Details that make the picture.

Anecdote

Warehouse to SaaS

Very few enterprise SaaS founders can say they have personally run a last-mile logistics operation in Nairobi. Hebrard can. It shows up in how the product treats operational reality.

Detail

The Aubert pairing

Co-founder Francois Aubert runs data. Pricing platforms live or die on model quality; the CTO-shaped role is not decorative here.

Detail

The Snowflake tell

The public stack lists Snowflake alongside Tableau and a React Redux front end. Not glamorous, but it says something about how seriously the data plumbing is taken.

Customer

Audi on demand

A vehicle-subscription product with dynamic-pricing needs and enterprise governance requirements. One of the clean case studies for what Pricemoov is for.

Customer

Jokr

Fast-commerce operator where a fraction of a cent in margin compounds across millions of orders. Pricing errors are not survivable.

Number

3,200%

Jumia Kenya's package-throughput increase over the two years Hebrard ran it. The kind of number that changes what you think a team can do.

◆ The Headlines

What the numbers actually say.

Total Funding
$13.3M
Employees (2024)
~23
Revenue (2024)
$3.1M
Series A Lead
ISAI
Co-Lead
Bpifrance DV
Founded
2016 · Paris
◆ FAQ

Common questions.

Who is Pierre Hebrard?

CEO and co-founder of Pricemoov, a Paris-based SaaS company focused on price management and optimization for enterprises.

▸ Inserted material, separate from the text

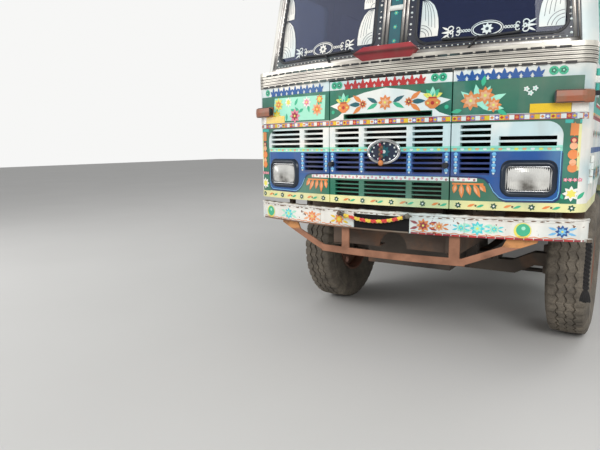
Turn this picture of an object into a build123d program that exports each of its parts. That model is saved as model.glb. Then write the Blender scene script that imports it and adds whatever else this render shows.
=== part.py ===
from build123d import *
import os
from math import cos, pi, radians, sin, sqrt, tan

# Decorated forward-control haulage truck, millimetres.
# The truck faces -Y, +X is its left side, Z is up and the ground is z = 0.
# While it is modelled, y = 0 is the centre of the cab's front face.

# Driving dimensions of the cab
CAB_HALF_WIDTH = 1090
CAB_REAR_Y = 1850
FACE_RADIUS = 3610
CORNER_RADIUS = 100
WALL = 40
FACE_BOTTOM_Z = 1028
FLAP_TOP_Z = 1811
LEDGE_Z = 1897
LEDGE_TOP_Z = 1923
CANT_RAIL_Z = 2760
ROOF_TOP_Z = 2880
CROWN_TOP_Z = 3130
SCREEN_FRONT_Y = 100
RAKE_PER_RISE = 0.180
TUMBLEHOME_PER_RISE = 0.102
PANEL_GAP = 8
FLAP_HALF_WIDTH = 400
DOOR_FRONT_Y = 280
FACE_SEAM_Y = DOOR_FRONT_Y
DOOR_REAR_Y = 1140
PILLAR_FOOT_Y = 350
PILLAR_HEAD_Y = 478
DOOR_REAR_GAP = 15
DOOR_TOP_Z = 2640
FLOOR_Z = 1200
FLOOR_THICKNESS = 40

# Driving dimensions of the chassis
FRONT_AXLE_Y = 1300
WHEELBASE = 4225
REAR_AXLE_Y = FRONT_AXLE_Y + WHEELBASE
FRONT_TRACK = 1930
REAR_TRACK = 1810
TWIN_SPACING = 310
TYRE_RADIUS = 526
TYRE_HALF_WIDTH = 139
RIM_SEAT_RADIUS = 262
KINGPIN_X = 800
FRAME_HALF_WIDTH = 425
FRAME_TOP_Z = 950
FRAME_DEPTH = 223
FRAME_FRONT_Y = 130
FRAME_REAR_Y = 7150
RAIL_FLANGE = 65
RAIL_THICKNESS = 8
CROSSMEMBER_Y = (200, 2250, 2950, 3600, 4300, 4950, 6080, 6800, 7100)
CAB_BEARER_Y = (330, 1760)
SHAFT_START = (2050, 770)
SHAFT_MIDDLE = (3600, 740)
SHAFT_END = (REAR_AXLE_Y - 360, TYRE_RADIUS)
SHAFT_HOLE_RADIUS = 95
ARCH_RADIUS = 660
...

When was Pricemoov founded?

In 2016, by Pierre Hebrard and Francois Aubert.

How much has Pricemoov raised?

Approximately $13.3M total, including a $10M Series A led by ISAI and Bpifrance Digital Venture in April 2023.

What did Hebrard do before Pricemoov?

Investment banking and trading at Morgan Stanley and Societe Generale, followed by operator roles at Jumia including COO of Jumia Nigeria and CEO of Jumia Kenya.

Where is Pricemoov based?

37 Avenue Trudaine, Paris, France (75009).